Building Long-Term Relationships
Trust cannot be built in a single grant cycle. Immigrant communities may be suspicious of institutions that have historically excluded them. Sustained presence is key. Societies can appoint community advisory boards that meet regularly to guide projects, ensuring that priorities are set by the community, not the institution. Hiring staff from the communities being engaged—whether as educators, curators, or interns—signals genuine commitment. A three-to-five-year project plan with built-in milestones for evaluation and reflection helps prevent relationship fatigue.
Looking Ahead: The Future of Inclusive Heritage Work
The next decade will see historical societies increasingly using technology to break down barriers. AI-powered translation tools are already reducing the cost of multilingual content, though human oversight remains essential for cultural nuance. Blockchain-like provenance systems may give communities more control over how their stories are used and attributed. Virtual reality can immerse users in reconstruction of homes in the Old Country, while digital twins of heritage objects allow diaspora communities to engage from afar.
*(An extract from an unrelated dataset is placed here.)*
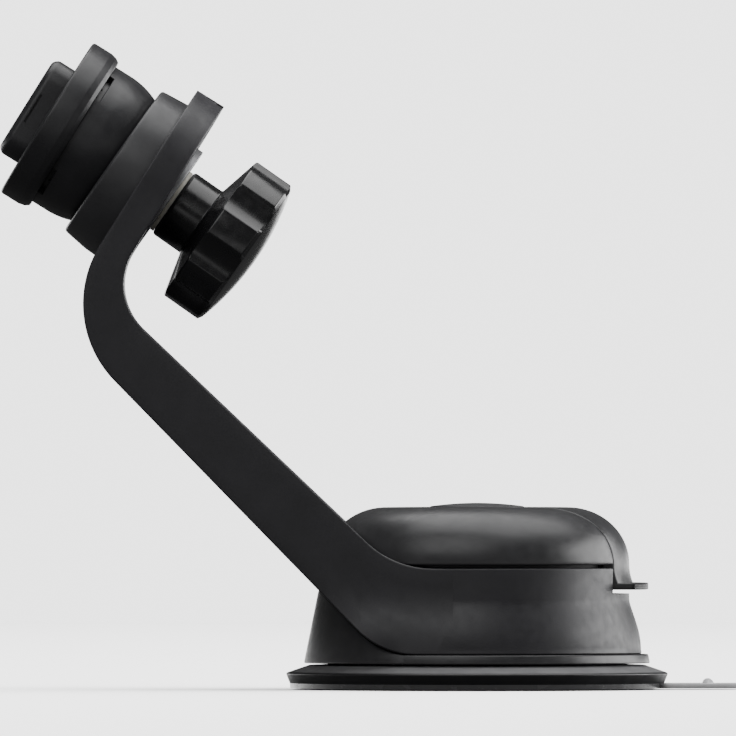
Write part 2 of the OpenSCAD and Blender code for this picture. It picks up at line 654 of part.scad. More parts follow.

At the same time, the push for decolonization of museums and archives will demand that historical societies cede power, not just amplify voices. This means sharing governance with community partners, repatriating cultural items when requested, and acknowledging that some stories may be too sacred to display. The most successful societies will be those that embrace humility and flexibility, viewing their role not as gatekeepers but as facilitators of community memory.
Inclusive heritage projects are not a trend—they are a necessity. As the demographics of the United States continue to shift, local historical societies that fail to engage immigrant communities risk irrelevance. Conversely, those that invest in genuine partnership, multilingual access, and ethical storytelling will become cornerstones of vibrant, pluralistic communities. The work is challenging, but the rewards—a richer historical record, stronger social bonds, and a deeper understanding of what it means to be American—are incalculable.